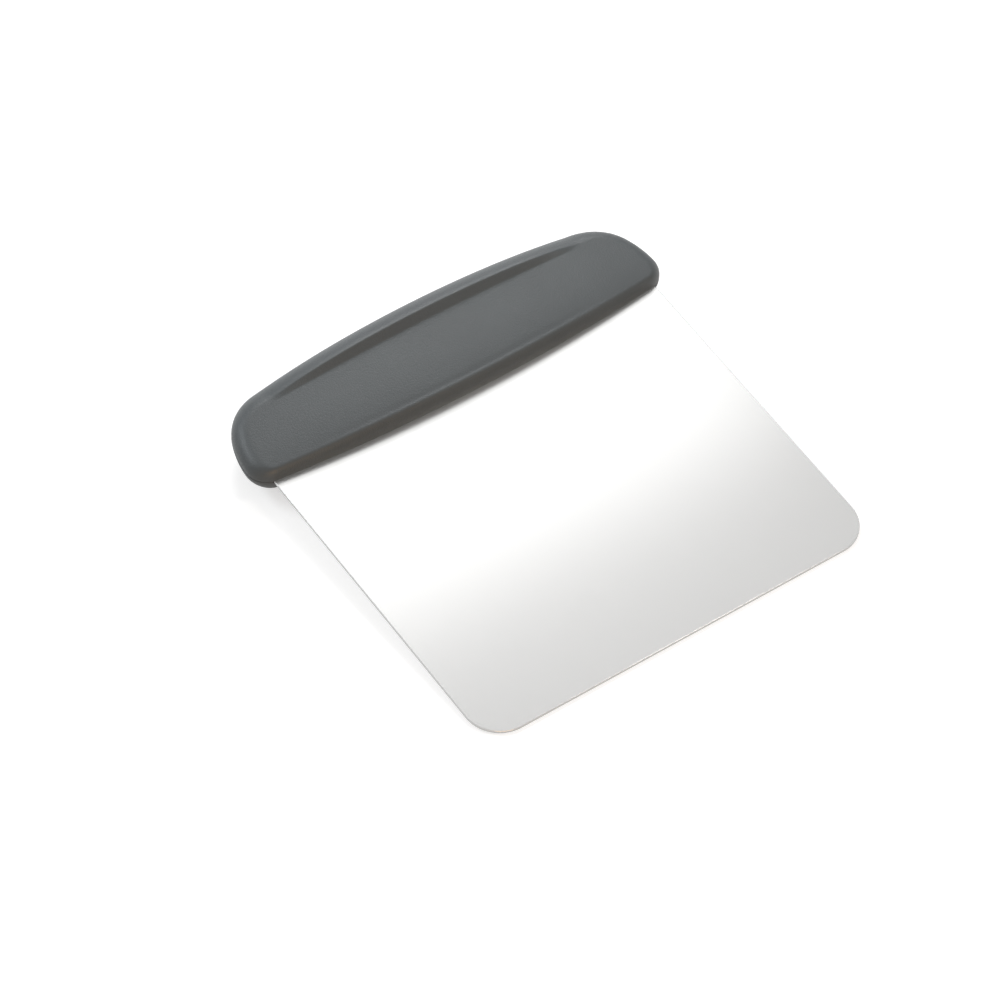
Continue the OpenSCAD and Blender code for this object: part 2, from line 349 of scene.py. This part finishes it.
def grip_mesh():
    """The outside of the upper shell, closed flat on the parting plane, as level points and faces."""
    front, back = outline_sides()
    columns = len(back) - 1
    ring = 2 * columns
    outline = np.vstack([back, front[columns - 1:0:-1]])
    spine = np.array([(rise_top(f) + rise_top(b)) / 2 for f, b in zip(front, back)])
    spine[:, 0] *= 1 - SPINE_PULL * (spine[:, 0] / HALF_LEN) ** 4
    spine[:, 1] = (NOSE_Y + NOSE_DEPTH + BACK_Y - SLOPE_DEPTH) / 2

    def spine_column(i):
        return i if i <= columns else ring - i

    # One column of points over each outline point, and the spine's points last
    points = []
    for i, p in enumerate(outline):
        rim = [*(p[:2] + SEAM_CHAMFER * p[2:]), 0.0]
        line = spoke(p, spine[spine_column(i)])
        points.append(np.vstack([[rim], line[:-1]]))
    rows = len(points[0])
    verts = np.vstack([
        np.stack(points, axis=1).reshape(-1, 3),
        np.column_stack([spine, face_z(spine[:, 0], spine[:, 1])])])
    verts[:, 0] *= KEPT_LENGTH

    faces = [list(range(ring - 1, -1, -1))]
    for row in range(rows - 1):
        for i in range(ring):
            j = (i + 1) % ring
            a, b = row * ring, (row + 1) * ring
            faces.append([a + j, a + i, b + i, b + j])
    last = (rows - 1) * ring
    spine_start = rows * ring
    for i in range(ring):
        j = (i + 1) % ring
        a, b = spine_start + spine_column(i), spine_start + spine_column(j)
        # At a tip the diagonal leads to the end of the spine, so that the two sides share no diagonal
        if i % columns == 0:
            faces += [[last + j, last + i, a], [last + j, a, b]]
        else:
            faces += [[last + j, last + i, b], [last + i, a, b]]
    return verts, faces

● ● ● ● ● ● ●

Exercise description
Output every line above without altering anything.

Correct output
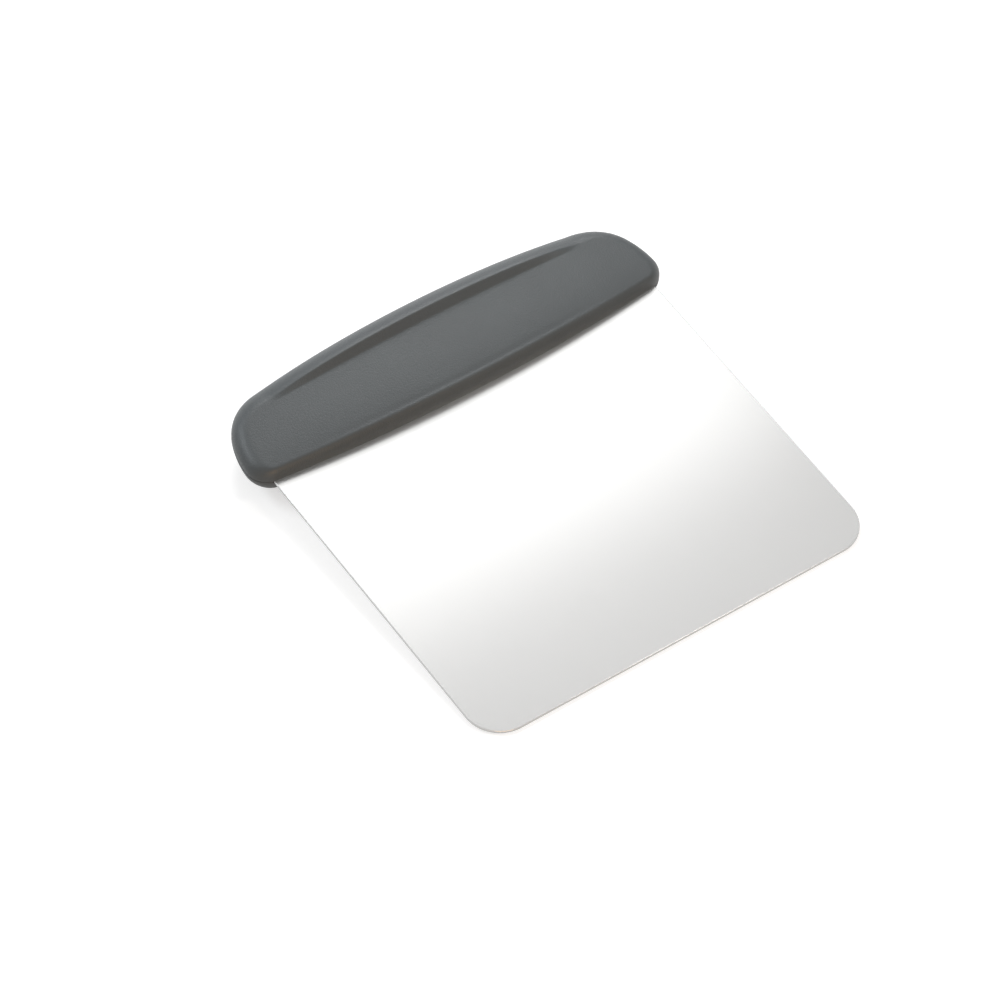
Continue the OpenSCAD and Blender code for this object: part 2, from line 349 of scene.py. This part finishes it.
def grip_mesh():
    """The outside of the upper shell, closed flat on the parting plane, as level points and faces."""
    front, back = outline_sides()
    columns = len(back) - 1
    ring = 2 * columns
    outline = np.vstack([back, front[columns - 1:0:-1]])
    spine = np.array([(rise_top(f) + rise_top(b)) / 2 for f, b in zip(front, back)])
    spine[:, 0] *= 1 - SPINE_PULL * (spine[:, 0] / HALF_LEN) ** 4
    spine[:, 1] = (NOSE_Y + NOSE_DEPTH + BACK_Y - SLOPE_DEPTH) / 2

    def spine_column(i):
        return i if i <= columns else ring - i

    # One column of points over each outline point, and the spine's points last
    points = []
    for i, p in enumerate(outline):
        rim = [*(p[:2] + SEAM_CHAMFER * p[2:]), 0.0]
        line = spoke(p, spine[spine_column(i)])
        points.append(np.vstack([[rim], line[:-1]]))
    rows = len(points[0])
    verts = np.vstack([
        np.stack(points, axis=1).reshape(-1, 3),
        np.column_stack([spine, face_z(spine[:, 0], spine[:, 1])])])
    verts[:, 0] *= KEPT_LENGTH

    faces = [list(range(ring - 1, -1, -1))]
    for row in range(rows - 1):
        for i in range(ring):
            j = (i + 1) % ring
            a, b = row * ring, (row + 1) * ring
            faces.append([a + j, a + i, b + i, b + j])
    last = (rows - 1) * ring
    spine_start = rows * ring
    for i in range(ring):
        j = (i + 1) % ring
        a, b = spine_start + spine_column(i), spine_start + spine_column(j)
        # At a tip the diagonal leads to the end of the spine, so that the two sides share no diagonal
        if i % columns == 0:
            faces += [[last + j, last + i, a], [last + j, a, b]]
        else:
            faces += [[last + j, last + i, b], [last + i, a, b]]
    return verts, faces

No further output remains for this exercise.